Silent Sound at one of its ports of call.
Source: C. Dueck

In Alaska he learns about the tensions between oil and gas development and people’s need to follow traditional hunting practices for their physical and cultural survival. On Herschel Island researchers tell him of vegetation species encroaching from the south, causing the disappearance of the lichen crucial for caribou subsistence. At Sachs Harbour he sees how weather changes, in the form of shifting global wind patterns and the increasing frequency of thunder and lightning storms, concern hunters. At Ulukhaktok the multigenerational scars wrought by the legacy of residential schools still results in a grandmother’s wish for her granddaughter to “make the best of both worlds” (p. 161). At Cambridge Bay he sees the pathos of young children playing outside in the early morning hours because their parents are drinking.
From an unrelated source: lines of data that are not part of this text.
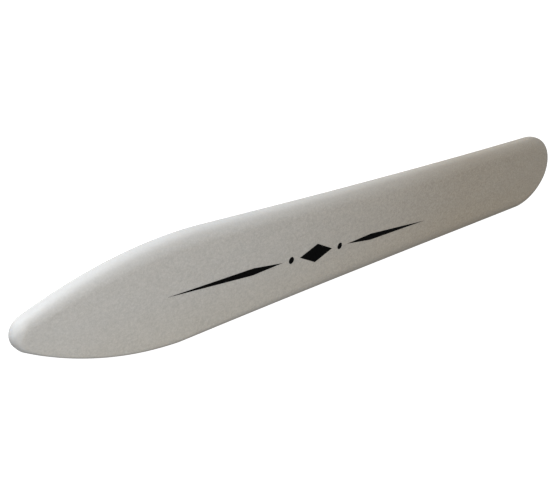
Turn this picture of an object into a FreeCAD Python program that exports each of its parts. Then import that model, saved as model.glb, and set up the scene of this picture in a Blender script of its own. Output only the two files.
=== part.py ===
import FreeCAD, Part
import math
import os

from FreeCAD import Vector

# A bone folder: one flat bar of bone, ground to a blunt point at -X and to a full
# round at +X, with every edge rounded over.  Millimetres.  The origin is under the
# middle of the bar, on the surface that it lies on; +X runs towards the round end
# and +Z up through the printed face.  The underside is flat, so that the bar lies
# still; the upper face is ground down a little towards both ends.

# ---- blade, seen in plan ----
BLADE_LENGTH = 152.4        # 6 in from the point to the round end
SHOULDER_WIDTH = 19.0       # widest place, where the point begins
END_WIDTH = 17.9            # where the round end begins
LEFT_POINT_LENGTH = 34.1    # point to shoulder along the +Y edge
RIGHT_POINT_LENGTH = 29.2   # point to shoulder along the -Y edge
RIGHT_SHOULDER_TURN = 3.4   # degrees; the -Y flank meets its side at a slight corner
LEFT_SIDE_HOLLOW = 0.38     # the +Y side is ground this much hollow; the -Y side is straight
NOSE_RADIUS = 2.7           # the blunt tip of the point
NOSE_OFFSET = 0.8           # the tip is ground this far towards the +Y edge
ROUND_END_LENGTH = 13.0     # long half axis of the elliptical round end

# ---- blade, seen from the side ----
BODY_THICKNESS = 3.2        # 1/8 in
POINT_THICKNESS = 2.9       # at the very tip of the point
END_THICKNESS = 3.0         # at the very tip of the round end
POINT_THINNING = 24.0       # length over which the point thins
END_THINNING = 34.0         # length over which the round end thins
EDGE_RADIUS = 1.1           # rounding along every long edge

# ---- mark printed on the upper face: a swelled rule round a lozenge ----
INK_THICKNESS = 0.05
MARK_CENTRE = Vector(-15.6, -1.2, BODY_THICKNESS)
MARK_TURN = -2.1            # degrees from the blade's own line
LOZENGE_LENGTH = 9.0
LOZENGE_WIDTH = 3.6
DOT_RADIUS = 0.65
DOT_OFFSET = 6.8            # lozenge centre to dot centre
RULE_START = 9.2            # lozenge centre to the near end of a rule
RULE_LENGTH = 25.8
RULE_WIDTH = 1.3            # where the rule swells most
RULE_SWELL = 0.28           # how far along the rule that is, as a share of its length

TIP_X = -BLADE_LENGTH / 2
END_X = BLADE_LENGTH / 2
POINT_TOLERANCE = 1e-6
PARTS_FOLDER = "parts"


def arc(start, middle, end):
    return Part.Arc(start, middle, end).toShape()


def point_on(centre, radius, angle):
    return centre + Vector(radius * math.cos(angle), radius * math.sin(angle), 0)


def flank_circle(point_length, nose_height, turn, hollow):
    """The circle of one flank, drawn on the +Y side: it passes through the shoulder, at
    `turn` radians to the side there, and touches the nose circle from outside it."""
    half_shoulder = SHOULDER_WIDTH / 2
    side_run = BLADE_LENGTH - ROUND_END_LENGTH - point_length
    taper = (END_WIDTH - SHOULDER_WIDTH) / 2 / side_run
    slope = math.atan(taper) - 2 * math.atan(2 * hollow / side_run) + turn
    along = point_length - NOSE_RADIUS
    across = half_shoulder - nose_height
    radius = (along ** 2 + across ** 2 - NOSE_RADIUS ** 2) / (
        2 * (across * math.cos(slope) - along * math.sin(slope) - NOSE_RADIUS))
    shoulder = Vector(TIP_X + point_length, half_shoulder, 0)
    centre = shoulder + Vector(math.sin(slope), -math.cos(slope), 0) * radius
    return centre, radius, shoulder


def half_outline(point_length, nose_height, turn, hollow):
    """Edges of one side of the plan, drawn on the +Y side from the nose to the round end."""
    centre, radius, shoulder = flank_circle(point_length, nose_height, turn, hollow)
    nose_centre = Vector(TIP_X + NOSE_RADIUS, nose_height, 0)
    towards_nose = nose_centre - centre
    nose_angle = math.atan2(towards_nose.y, towards_nose.x) % (2 * math.pi)
    towards_shoulder = shoulder - centre
    shoulder_angle = math.atan2(towards_shoulder.y, towards_shoulder.x)
    nose_edge = arc(point_on(nose_centre, NOSE_RADIUS, math.pi),
                    point_on(nose_centre, NOSE_RADIUS, (math.pi + nose_angle) / 2),
                    point_on(nose_centre, NOSE_RADIUS, nose_angle))
    flank_edge = arc(point_on(centre, radius, nose_angle),
                     point_on(centre, radius, (nose_angle + shoulder_angle) / 2),
                     shoulder)
    end_start = Vector(END_X - ROUND_END_LENGTH, END_WIDTH / 2, 0)
    if hollow:
        side_edge = arc(shoulder, (shoulder + end_start) / 2 - Vector(0, hollow, 0), end_start)
    else:
        side_edge = Part.makeLine(shoulder, end_start)
    ellipse = Part.Ellipse(Vector(END_X - ROUND_END_LENGTH, 0, 0), ROUND_END_LENGTH, END_WIDTH / 2)
    end_edge = ellipse.toShape(0, math.pi / 2)
    return [nose_edge, flank_edge, side_edge, end_edge]


def plan_outline():
    """The closed plan: the -Y side is drawn on the +Y side and mirrored."""
    left = half_outline(LEFT_POINT_LENGTH, NOSE_OFFSET, 0.0, LEFT_SIDE_HOLLOW)
    right = half_outline(RIGHT_POINT_LENGTH, -NOSE_OFFSET, math.radians(RIGHT_SHOULDER_TURN), 0.0)
    mirrored = [edge.mirror(Vector(0, 0, 0), Vector(0, 1, 0)) for edge in right]
    return Part.Wire(Part.__sortEdges__(left + mirrored))


def side_outline():
    """The closed side view: flat below, and above a flat that bows gently down to both ends."""
    flat_start = TIP_X + POINT_THINNING
    flat_end = END_X - END_THINNING

    def bowed(near_x, far_x, far_thickness):
        """The upper face beyond near_x, falling away on a circle tangent to the flat there."""
        run = far_x - near_x
        fall = BODY_THICKNESS - far_thickness
        radius = (run ** 2 + fall ** 2) / (2 * fall)
        half_angle = math.asin(abs(run) / radius) / 2
        half_run = math.copysign(radius * math.sin(half_angle), run)
        half_fall = radius * (1 - math.cos(half_angle))
        return arc(Vector(near_x, 0, BODY_THICKNESS),
                   Vector(near_x + half_run, 0, BODY_THICKNESS - half_fall),
                   Vector(far_x, 0, far_thickness))

    edges = [Part.makeLine(Vector(flat_start, 0, BODY_THICKNESS),
                           Vector(flat_end, 0, BODY_THICKNESS)),
             bowed(flat_start, TIP_X, POINT_THICKNESS),
             bowed(flat_end, END_X, END_THICKNESS),
             Part.makeLine(Vector(TIP_X, 0, 0), Vector(TIP_X, 0, POINT_THICKNESS)),
             Part.makeLine(Vector(END_X, 0, 0), Vector(END_X, 0, END_THICKNESS)),
             Part.makeLine(Vector(TIP_X, 0, 0), Vector(END_X, 0, 0))]
    return Part.Wire(Part.__sortEdges__(edges))


def runs_along_rim(edge):
    """True for the edges round the blade's outline, and not for those across or up its faces."""
    return abs(edge.firstVertex().Point.x - edge.lastVertex().Point.x) > POINT_TOLERANCE


def blade():
    """The plan and the side view cut from one bar, with all the long edges rounded over."""
    plan_prism = Part.Face(plan_outline()).extrude(Vector(0, 0, BODY_THICKNESS))
    side_face = Part.Face(side_outline())
    side_face.translate(Vector(0, -SHOULDER_WIDTH, 0))
    side_prism = side_face.extrude(Vector(0, 2 * SHOULDER_WIDTH, 0))
    bar = plan_prism.common(side_prism).removeSplitter()
    rim = [edge for edge in bar.Edges if runs_along_rim(edge)]
    return bar.makeFillet(EDGE_RADIUS, rim).Solids[0]


def swelled_rule(direction):
    """A thin rule that swells and then runs out to a point, away from the lozenge."""
    start = direction * RULE_START
    widest = direction * (RULE_START + RULE_SWELL * RULE_LENGTH)
    tail = direction * (RULE_START + RULE_LENGTH)
    return Part.makePolygon([Vector(start, 0, 0), Vector(widest, RULE_WIDTH / 2, 0),
                             Vector(tail, 0, 0), Vector(widest, -RULE_WIDTH / 2, 0),
                             Vector(start, 0, 0)])


def mark():
    """The inked shapes: a lozenge in the middle, then a dot and a rule on each side of it."""
    half_length = LOZENGE_LENGTH / 2
    half_width = LOZENGE_WIDTH / 2
    outlines = [Part.makePolygon([Vector(-half_length, 0, 0), Vector(0, half_width, 0),
                                  Vector(half_length, 0, 0), Vector(0, -half_width, 0),
                                  Vector(-half_length, 0, 0)])]
    for direction in (-1, 1):
        dot = Part.Circle(Vector(direction * DOT_OFFSET, 0, 0), Vector(0, 0, 1), DOT_RADIUS)
        outlines.append(Part.Wire(dot.toShape()))
        outlines.append(swelled_rule(direction))
    inked = Part.makeCompound([Part.Face(outline).extrude(Vector(0, 0, INK_THICKNESS))
                               for outline in outlines])
    inked.rotate(Vector(0, 0, 0), Vector(0, 0, 1), MARK_TURN)
    inked.translate(MARK_CENTRE)
    return inked


os.makedirs(PARTS_FOLDER, exist_ok=True)
subparts = {"folder_blade": blade(), "printed_mark": mark()}
for node, shape in subparts.items():
    shape.exportStep(f"{PARTS_FOLDER}/{node}.step")
    box = shape.optimalBoundingBox(False)
    print(f"{node}: {len(shape.Solids)} solids, {shape.Volume:.1f} mm3, valid {shape.isValid()}, "
          f"{box.XLength:.2f} x {box.YLength:.2f} x {box.ZLength:.2f} mm")
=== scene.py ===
import math

import bpy
import numpy as np
from mathutils import Matrix, Vector, noise


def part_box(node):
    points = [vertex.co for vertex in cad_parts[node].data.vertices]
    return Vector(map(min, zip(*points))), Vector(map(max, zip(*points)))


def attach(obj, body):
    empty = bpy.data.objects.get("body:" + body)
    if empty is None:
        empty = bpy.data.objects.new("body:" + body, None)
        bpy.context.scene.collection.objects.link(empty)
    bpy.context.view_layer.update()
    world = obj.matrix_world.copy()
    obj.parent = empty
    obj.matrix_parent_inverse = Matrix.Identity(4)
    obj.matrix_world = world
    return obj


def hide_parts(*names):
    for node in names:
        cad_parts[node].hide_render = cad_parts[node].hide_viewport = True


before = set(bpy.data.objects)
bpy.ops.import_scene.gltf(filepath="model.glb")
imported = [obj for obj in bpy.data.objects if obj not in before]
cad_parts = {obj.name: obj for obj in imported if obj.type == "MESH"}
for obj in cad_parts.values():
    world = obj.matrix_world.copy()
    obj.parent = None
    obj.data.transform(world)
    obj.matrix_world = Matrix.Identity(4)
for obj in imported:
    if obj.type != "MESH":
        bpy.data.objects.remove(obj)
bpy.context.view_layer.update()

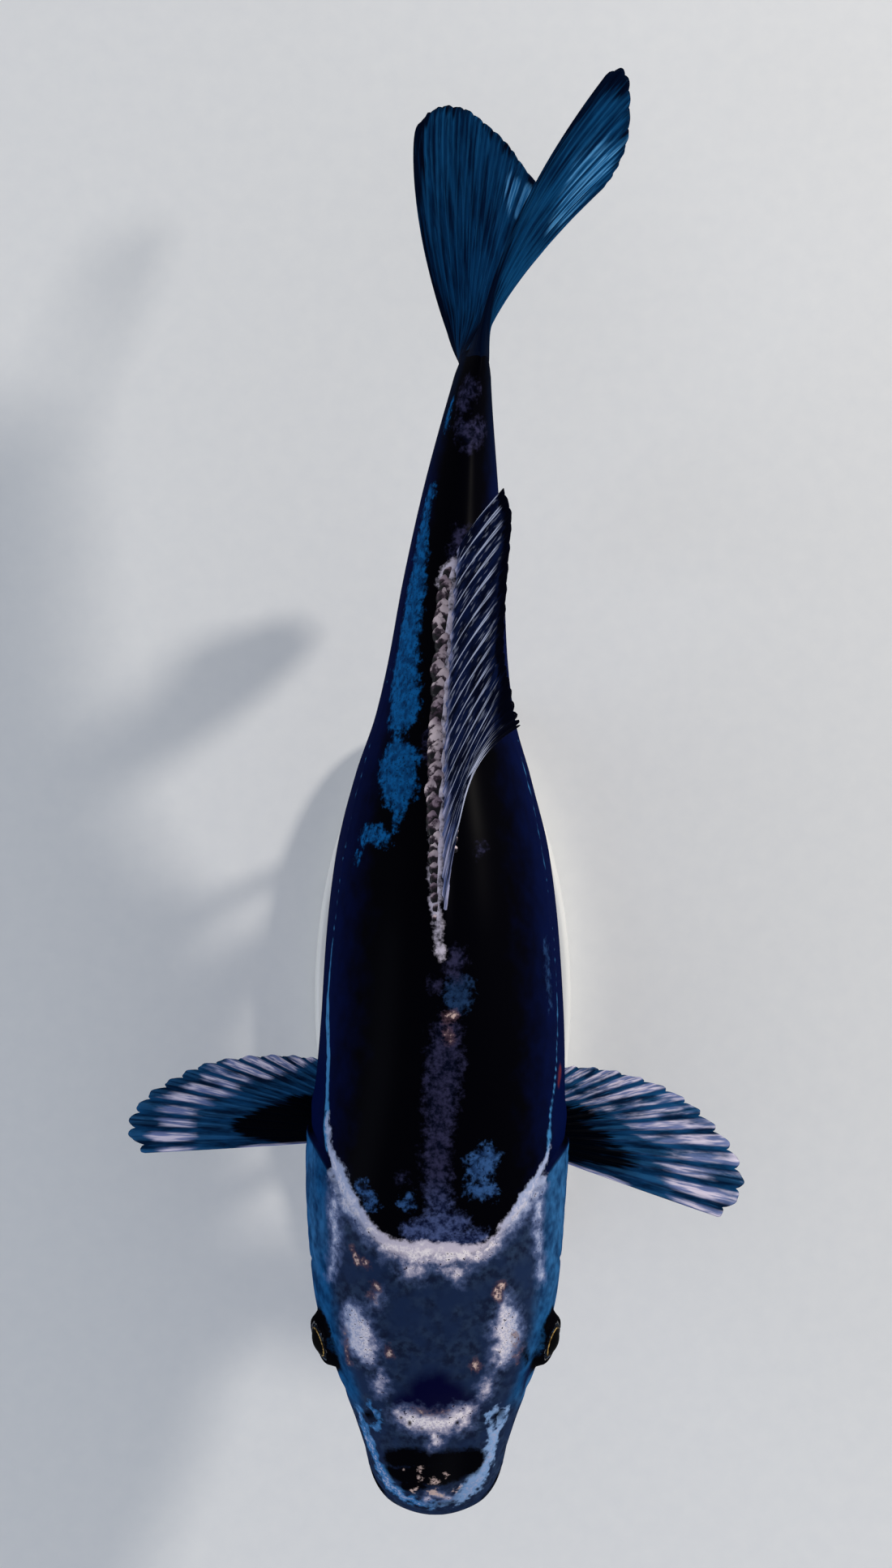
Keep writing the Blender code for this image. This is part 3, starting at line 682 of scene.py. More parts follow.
def ring_place(v, rise):
    """The place along the body of a point of the grid."""
    place = RING_PLACES(v)
    off = np.clip((place - GILL_RING_PLACE) / EDGE_PULL, -1, 1)
    return place + (gill_edge(rise) - GILL_RING_PLACE) * np.cos(off * math.pi / 2) ** 2


# %% Folds of the head and body, all in metres along the normal
EYE_PLACE = 0.154
EYE_ANGLE = math.radians(12)
EYE_RADIUS = 0.0062
EYE_INSET = 0.0034
EYE_LIFT = 0.12
EYE_OPENING = 0.0043
LID_DEPTH = 0.0005

NOSTRIL = (0.0900, 42.5)


def eye_axis(side):
    """The middle of the eyeball and the way it looks, which is a little more upwards than the skin faces."""
    angle = np.array(EYE_ANGLE if side > 0 else math.pi - EYE_ANGLE)
    normal = body_normal(np.array(EYE_PLACE), angle)
    return on_body(np.array(EYE_PLACE), angle) - normal * EYE_INSET, unit(normal + [0.0, 0.0, EYE_LIFT])


def mouth_folds(place, rise, points):
    """Lips either side of the mouth's line, which drops from the snout to its corner."""
    off = above_mouth(place, points)
    open_part = 1 - ease((place - MOUTH_CORNER + 0.014) / 0.014)
    lips = 0.95 * hill((off - 2.0) / 1.5) - 0.60 * hill((off - 4.7) / 0.75) + 0.30 * hill((off - 6.4) / 1.2)
    lips += 0.80 * hill((off + 1.7) / 1.2) - 0.50 * hill((off + 4.1) / 0.9)
    slit = -1.9 * hill(off / 0.45)
    corner = 0.45 * hill((place - MOUTH_CORNER - 0.004) / 0.008) * hill((off + 0.5) / 2.4)
    corner -= 0.5 * hill((place - MOUTH_CORNER - 0.001 - 0.0010 * off) / 0.0032) * hill((off + 0.9) / 1.9)
    return (open_part * (lips + slit) + corner) * MM


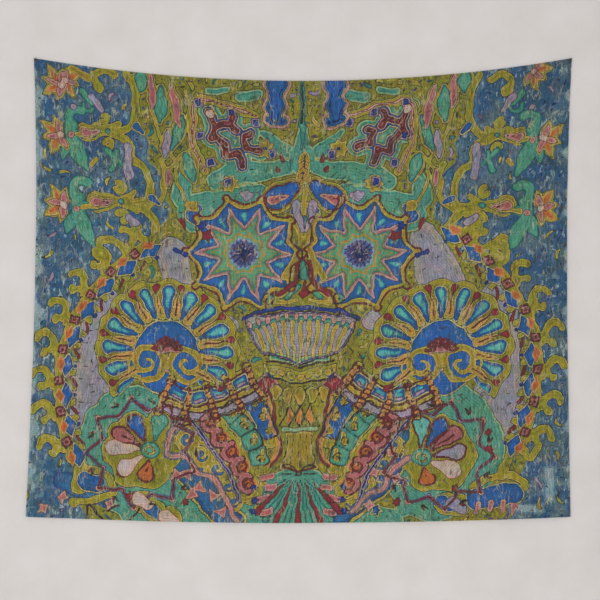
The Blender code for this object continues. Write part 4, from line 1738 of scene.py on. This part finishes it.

And throughout the book is the theme of climate warming. In many communities residents talk about atypical animal sightings—sea otters and porcupines around Wales; red fox at Herschel Island; grizzlies on Banks Island; the interbreeding of polar and grizzly bears in the Western Canadian Arctic; a brown eagle at Pond Inlet. Salmon berries ripen earlier each year in Wales, where in 2009 the sea ice broke up in May rather than June. Likewise, in the winter of 2009 there was no airstrip off Little Diomede Island in Bering Strait, because the sea ice was too thin. Scientists studying the permafrost on Herschel Island tell Dueck that permafrost temperature has risen by 2°C over the last one hundred years and that the thawing permafrost allows the release of methane, which contributes to climate warming. It is a poignant irony throughout to realize that without climate change causing a great reduction in sea ice, this particular voyage in a small sailing craft likely would not have been possible.

Dueck notes many other themes common to most of the communities, such as sovereignty in the Canadian Arctic; the inadequacy of opportunities and jobs, especially for young people; the distance between young people and their traditional culture; difficulties of hunting and travelling on sea ice of unpredictable thickness; health status and longevity; the effects of booze and drugs; the impact of resource development providing jobs on traditional hunting culture; and the potential for increased shipping through the Northwest Passage. With each of these, Dueck hones his journalistic skills to understand how the people living these challenges genuinely think and feel. Throughout the book, the reader senses that the Arctic is fragile yet enduring, as are its people. While communities deal with grave dilemmas, people are meeting challenges and looking to a future for their children.

Sketches of historical European voyages into the Arctic are interwoven with the geography through which Silent Sound passes, and the Franklin expedition of 1845 makes an early appearance in the book’s second paragraph. The two small maps showing Silent Sound’s route are well drawn and easily comprehensible, and the sailing glossary is very handy for ‘landlubbers.’ The text contains a few misstatements that require rectification. The language spoken by the Inuit of the Canadian Arctic is Inuktitut, not “Inuktituk,” as the word is commonly mispronounced; and the singular of Inuit is “Inuk.” From his stop in Sachs Harbour, Nunavut, the author re-tells a story about two Inuit hunters, one of whom was a shaman, being attacked by Quechan Indians whose arrows passed through the shaman without harming him. As the Quechan live in Arizona and California, I assume that this contact was with one of the indigenous groups of the Western Subarctic rather than the Quechan, perhaps the Gwich’in. With regard to the timing of the migration of Thule people, ancestors of the modern Inuit, it is now thought that this cultural group spread from Alaska into the Canadian Arctic in the 13th century AD, [1] although the date of AD 1000 has long been attributed to this occurrence. Dueck also misstates that the 129 men of the final Franklin expedition “succumbed to cannibalism” (p. 16), while physical evidence indicates that, though many took this resort to preserving life, not all of them did. There are also several typographical errors (“Torngate” rather than “Torngat”) but these inaccuracies do not detract largely from the quality of the work.

The book is a good read. People with little or no experience of the Arctic and its peoples will appreciate the author’s explicative prose. For those to whom the Arctic is a familiar and well-loved place Dueck’s descriptions ring true, particularly those of community life and weather. Images and a blog of the expedition can be found at www. openpassageexpedition.com.